» What is being asked
Start at the line containing "zipperStart();" and stop at the line containing "from mathutils import Matrix, Vector"; copy those lines exactly, both ends included, and no others.

» Available data
┌──
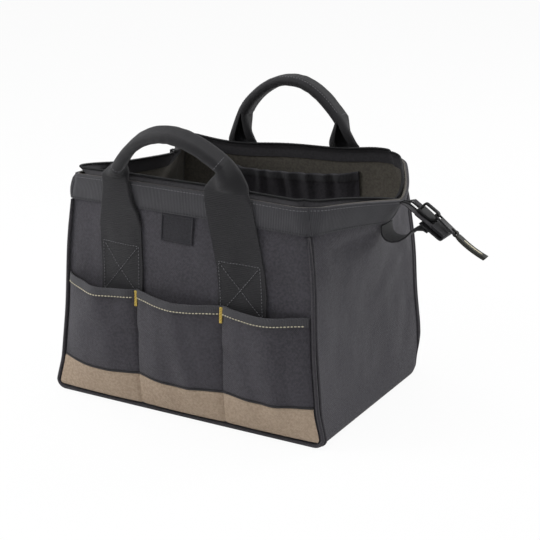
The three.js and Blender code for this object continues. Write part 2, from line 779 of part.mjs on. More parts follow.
function slider(frame) {
  const outline = plateOutline(sliderNose, sliderHeel, sliderNoseWidth / 2, sliderHeelWidth / 2);
  const full = asSolid(extruded(outline, 2 * plateOuter));
  const channelHalf = tailCoilOffset + coilRadius + plateGap;
  const channel = new THREE.BoxGeometry(2 * sliderLength, 2 * channelHalf, 2 * plateInner);
  const tapeSlit = new THREE.BoxGeometry(2 * sliderLength, 2 * sliderNoseWidth, 2 * lipSlit);
  const middle = (sliderNose + sliderHeel) / 2;
  channel.translate(middle, 0, 0);
  tapeSlit.translate(middle, 0, 0);
  const post = new THREE.Shape();
  const postCentre = sliderNose + diamondLength / 2 + 1;
  post.moveTo(postCentre - diamondLength / 2, 0);
  post.lineTo(postCentre, -diamondWidth / 2);
  post.lineTo(postCentre + diamondLength / 2, 0);
  post.lineTo(postCentre, diamondWidth / 2);
  post.closePath();
  const plates = full.subtract(asSolid(channel)).subtract(asSolid(tapeSlit));
  const joined = plates.add(asSolid(extruded(post, 2 * plateOuter - plateThickness)));
  add('slider', asGeometry(joined.add(crown())), blackMetal, frame);
}

// Crown: a flat bar bent over the pull tab's pivot at both ends
function crown() {
  const { s: back, n: pivotN } = crownPivot;
  const front = sliderNose + crownHole + crownBar + crownSetback;
  const foot = plateOuter - plateThickness / 2;
  const outerR = crownHole + crownBar;
  const side = new THREE.Shape();
  side.moveTo(front - outerR, foot);
  side.lineTo(back + outerR, foot);
  side.lineTo(back + outerR, pivotN);
  side.absarc(back, pivotN, outerR, 0, Math.PI / 2, false);
  side.lineTo(front, pivotN + outerR);
  side.absarc(front, pivotN, outerR, Math.PI / 2, Math.PI, false);
  side.closePath();
  const hole = new THREE.Path();
  hole.moveTo(front - crownHole, plateOuter);
  hole.lineTo(back + crownHole, plateOuter);
  hole.lineTo(back + crownHole, pivotN);
  hole.absarc(back, pivotN, crownHole, 0, Math.PI / 2, false);
  hole.lineTo(front, pivotN + crownHole);
  hole.absarc(front, pivotN, crownHole, Math.PI / 2, Math.PI, false);
  hole.closePath();
  side.holes.push(hole);
  const bar = extruded(side, crownWidth, 4);
  return asSolid(bar.rotateX(Math.PI / 2));
}

function ringHole(x0, x1, half) {
  const hole = new THREE.Path();
  hole.moveTo(x0, -half);
  hole.lineTo(x1, -half);
  hole.lineTo(x1, half);
  hole.lineTo(x0, half);
  hole.closePath();
  return hole;
}

// Pull tab: pivots on the bar that passes under the crown; the far slot takes the puller.
const tabBar = tabThickness / 2;
const pullerPivot = tabLength - tabEndBar / 2;

function pullTab(frame) {
  const pivot = new THREE.Group();
  pivot.position.set(crownPivot.s, 0, crownPivot.n);
  pivot.rotation.y = radians(tabDrop - tailDrop);
  frame.add(pivot);
  const half = tabWidth / 2;
  const neckHalf = half - tabNeck;
  const tip = half - tabBar;
  const outline = new THREE.Shape();
  outline.moveTo(-tabBar, -neckHalf);
  outline.lineTo(tabNeckLength, -neckHalf);
  outline.lineTo(tabLength - tip, -half);
  outline.quadraticCurveTo(tabLength, -half, tabLength, -half + tip);
  outline.lineTo(tabLength, half - tip);
  outline.quadraticCurveTo(tabLength, half, tabLength - tip, half);
  outline.lineTo(tabNeckLength, neckHalf);
  outline.lineTo(-tabBar, neckHalf);
  outline.closePath();
  outline.holes.push(ringHole(tabBar, tabBar + tabEyeLength, tabEyeWidth / 2));
  const slotEnd = tabLength - tabEndBar;
  outline.holes.push(ringHole(slotEnd - tabSlotLength, slotEnd, tabSlotWidth / 2));
  add('pull_tab', extruded(outline, tabThickness), blackMetal, pivot);
  puller(pivot);
}

// Puller: a moulded grip whose eye goes round the end bar of the tab
function puller(tabPivot) {
  const pivot = new THREE.Group();
  pivot.position.set(pullerPivot, 0, 0);
  pivot.rotation.y = radians(pullerDrop - tabDrop);
  tabPivot.add(pivot);
  const inner = tabEndBar / 2 + pullerRingPlay;
  const outer = inner + pullerRingBar;
  const eye = new THREE.Shape();
  eye.absarc(0, 0, outer, 0, 2 * Math.PI, false);
  const bore = new THREE.Path();
  bore.absarc(0, 0, inner, 0, 2 * Math.PI, true);
  eye.holes.push(bore);
  const ring = extruded(eye, pullerRingWidth, 12).rotateX(Math.PI / 2);
  const bodyStart = (inner + 2 * outer) / 3;
  const body = new THREE.Shape();
  const bend = (t) => pullerBend * t * t;
  const stations = spread(0, 1, 8);
  const nearHalf = (t) => lerp(pullerNeckThickness, pullerThickness, rise(0, 0.15, t)) / 2;
  stations.forEach((t, i) => {
    const method = i === 0 ? 'moveTo' : 'lineTo';
    body[method](bodyStart + t * pullerLength, bend(t) - nearHalf(t));
  });
  for (const t of [...stations].reverse()) {
    body.lineTo(bodyStart + t * pullerLength, bend(t) + nearHalf(t));
  }
  body.closePath();
  const grip = extruded(body, pullerWidth).rotateX(Math.PI / 2);
  add('puller', asGeometry(asSolid(ring).add(asSolid(grip))), rubber, pivot);
}

// Tail end: folded webbing that holds the tape ends, and the strap that ties it to the bag
function tailTab(frame) {
  const under = plateOuter + seamGap;
  const wallIn = tailLength + seamGap;
  const wallOut = wallIn + tailTabThickness;
  const lipLow = tapeThickness / 2 + seamGap;
  const lipHigh = lipLow + tailTabThickness;
  const start = wallOut - tailTabLength;
  const profile = new THREE.Shape();
  profile.moveTo(start, -under);
  profile.lineTo(start, -under - tailTabThickness);
  profile.lineTo(wallOut - tailTabFold, -under - tailTabThickness);
  profile.lineTo(wallOut, -under - tailTabThickness + tailTabFold);
  profile.lineTo(wallOut, lipHigh - tailTabFold);
  profile.lineTo(wallOut - tailTabFold, lipHigh);
  profile.lineTo(sliderHeel + seamGap, lipHigh);
  profile.lineTo(sliderHeel + seamGap, lipLow);
  profile.lineTo(wallIn, lipLow);
  profile.lineTo(wallIn, -under);
  profile.closePath();
  const folded = extruded(profile, tailTabWidth).rotateX(Math.PI / 2);
  add('tail_tab', folded, webbing, frame);
}

function tailStrap() {
  const under = plateOuter + tailTabThickness + 2 * seamGap + tailStrapThickness / 2;
  const startZ = lerp(bottomCornerRadius, endTop(ends.right, 0), hemShare) - 2 * seamGap;
  const lift = 2 * slantGap + tailStrapThickness / 2;
  const startX = endReach(ends.right, 0, startZ) + lift;
  const drooped = (reachShare, dropShare) =>
    new THREE.Vector3(startX + reachShare * tailStrapReach, 0, startZ - dropShare * tailStrapDroop);
  const lapStart = tailLength - tailStrapEnd - tailStrapLap;
  const points = [
    drooped(0, 0),
    drooped(0, 0.35),
    drooped(0.03, 0.7),
    drooped(0.14, 0.95),
    drooped(0.3, 1),
    drooped(0.5, 0.86),
    drooped(0.7, 0.5),
    drooped(0.86, 0),
    tailPoint(lapStart, 0, -under - tailStrapLap / 2),
    tailPoint(lapStart + tailStrapLap / 2, 0, -under - 2 * seamGap),
    tailPoint(lapStart + tailStrapLap, 0, -under),
  ];
  const path = new THREE.CatmullRomCurve3(points, false, 'centripetal');
  const skin = (off) => (y, t) => {
    const p = path.getPointAt(t);
    const tangent = path.getTangentAt(t);
    return [p.x + tangent.z * off, y, p.z - tangent.x * off];
  };
  const half = tailStrapThickness / 2;
  const columns = [-tailStrapWidth / 2, 0, tailStrapWidth / 2];
  add('tail_strap', sheet(columns, spread(0, 1, 24), skin(half), skin(-half)), webbing);
}

// Staple over both coils where the zipper starts, at the left end
function zipperStart() {
  const [x, , z] = tapeRow(rimStations(faces.front)[0], 2, 0.5);
  const inside = coilRadius * 2 + 2 * seamGap;
  const outline = new THREE.Shape();
  const outer = stopHalfWidth + stopWall;
  outline.moveTo(-outer, inside - stopLegDepth);
  outline.lineTo(-stopHalfWidth, inside - stopLegDepth);
  outline.lineTo(-stopHalfWidth, inside);
  outline.lineTo(stopHalfWidth, inside);
  outline.lineTo(stopHalfWidth, inside - stopLegDepth);
  outline.lineTo(outer, inside - stopLegDepth);
  outline.lineTo(outer, inside + stopWall);
  outline.lineTo(-outer, inside + stopWall);
  outline.closePath();
  const staple = extruded(outline, stopLength).rotateX(Math.PI / 2).translate(x, 0, z);
  add('zipper_start_stop', staple, blackMetal);
}

zipperStart();
bottomPieces();
for (const side of ['front', 'rear']) {
  facePanel(side);
  faceHem(side);
  piping(side);
  pockets(side);
  pocketTrims(side);
  bartacks(side);
  strapLegs(side);
  handle(side);
  zipperHalf(side);
}
for (const side of ['left', 'right']) {
  endPanel(side);
  endHem(side);
}
label();
innerPocket();
const frame = tailFrame();
slider(frame);
pullTab(frame);
tailTab(frame);
tailStrap();

export default bag;
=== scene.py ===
# %% [markdown]
# # Zippered tool bag
# A soft bag of heavy woven cloth stands open on the floor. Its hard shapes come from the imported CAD
# model, which is loaded as a fixed frame. Cloth, webbing, zipper and thread are made here on the
# lengths of the CAD solids, so each piece lies where its solid is, and only looks softer.

# %% Load the frame
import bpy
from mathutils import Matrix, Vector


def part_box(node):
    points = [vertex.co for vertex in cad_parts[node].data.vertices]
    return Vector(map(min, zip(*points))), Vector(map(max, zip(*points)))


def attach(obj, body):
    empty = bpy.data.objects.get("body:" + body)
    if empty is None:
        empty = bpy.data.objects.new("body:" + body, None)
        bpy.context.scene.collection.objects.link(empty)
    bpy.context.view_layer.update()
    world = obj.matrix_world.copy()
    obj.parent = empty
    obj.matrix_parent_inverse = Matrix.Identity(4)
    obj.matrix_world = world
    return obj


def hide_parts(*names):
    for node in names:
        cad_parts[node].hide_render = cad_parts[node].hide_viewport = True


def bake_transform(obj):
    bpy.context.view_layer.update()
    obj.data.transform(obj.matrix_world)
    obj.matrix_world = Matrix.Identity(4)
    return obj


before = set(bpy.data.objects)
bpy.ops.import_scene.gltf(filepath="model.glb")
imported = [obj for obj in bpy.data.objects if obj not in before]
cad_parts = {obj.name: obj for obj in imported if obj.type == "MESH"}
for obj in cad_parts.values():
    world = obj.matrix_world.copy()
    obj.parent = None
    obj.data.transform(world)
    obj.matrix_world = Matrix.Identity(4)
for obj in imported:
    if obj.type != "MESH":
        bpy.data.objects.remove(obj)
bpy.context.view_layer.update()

# %% [markdown]
# Blender's own modules do the modelling: `bpy` runs the operators that the menus have, and `mathutils`
# has vectors and a smooth noise that is the same on each run.

# %% Modules
import math
from functools import lru_cache

import bpy
from mathutils import Vector, noise

print("Blender", bpy.app.version_string)

# %% [markdown]
# ## Lengths of the bag
# The body is a box of cloth that is wider at the floor than at the rim. All lengths are in
# millimetres, as in the CAD source, and are turned into metres when a mesh is filled. They could be
# read off the boxes of the CAD nodes, but the box of a slanted wall doesn't say how it slants.

# %% Body lengths
MM = 0.001
BOTTOM_LENGTH, TOP_LENGTH = 316, 265
BOTTOM_WIDTH, TOP_WIDTH = 227, 206
RIM = 238
CLOTH = 2.4
GAP = 0.3
BOTTOM_RADIUS = 10
BULGE_FULL, BULGE_FALL = 72, 180
RIDGE_ROUNDING = 0.1
HEM_TOP, HEM_BOTTOM = 232, 206.5
HEM_THICKNESS = 1.6
TAPE_BOTTOM, TAPE_TOP, TIP_HEIGHT = 222, 236.2, 223
FACES = {"front": {"out": -1, "bulge": 11, "tilt": 21}, "rear": {"out": 1, "bulge": 9, "tilt": 0}}
ENDS = {
    "left": {"out": -1, "depth": -45, "start": 90, "power": 1.6, "drop": 0, "tip": 0.3},
    "right": {"out": 1, "depth": 53, "start": 60, "power": 3, "drop": 10, "tip": 0},
}
print("rim at", RIM, "mm, hem from", HEM_BOTTOM, "to", HEM_TOP, "mm")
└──
» Response to the task
zipperStart();
bottomPieces();
for (const side of ['front', 'rear']) {
  facePanel(side);
  faceHem(side);
  piping(side);
  pockets(side);
  pocketTrims(side);
  bartacks(side);
  strapLegs(side);
  handle(side);
  zipperHalf(side);
}
for (const side of ['left', 'right']) {
  endPanel(side);
  endHem(side);
}
label();
innerPocket();
const frame = tailFrame();
slider(frame);
pullTab(frame);
tailTab(frame);
tailStrap();

export default bag;
=== scene.py ===
# %% [markdown]
# # Zippered tool bag
# A soft bag of heavy woven cloth stands open on the floor. Its hard shapes come from the imported CAD
# model, which is loaded as a fixed frame. Cloth, webbing, zipper and thread are made here on the
# lengths of the CAD solids, so each piece lies where its solid is, and only looks softer.

# %% Load the frame
import bpy
from mathutils import Matrix, Vector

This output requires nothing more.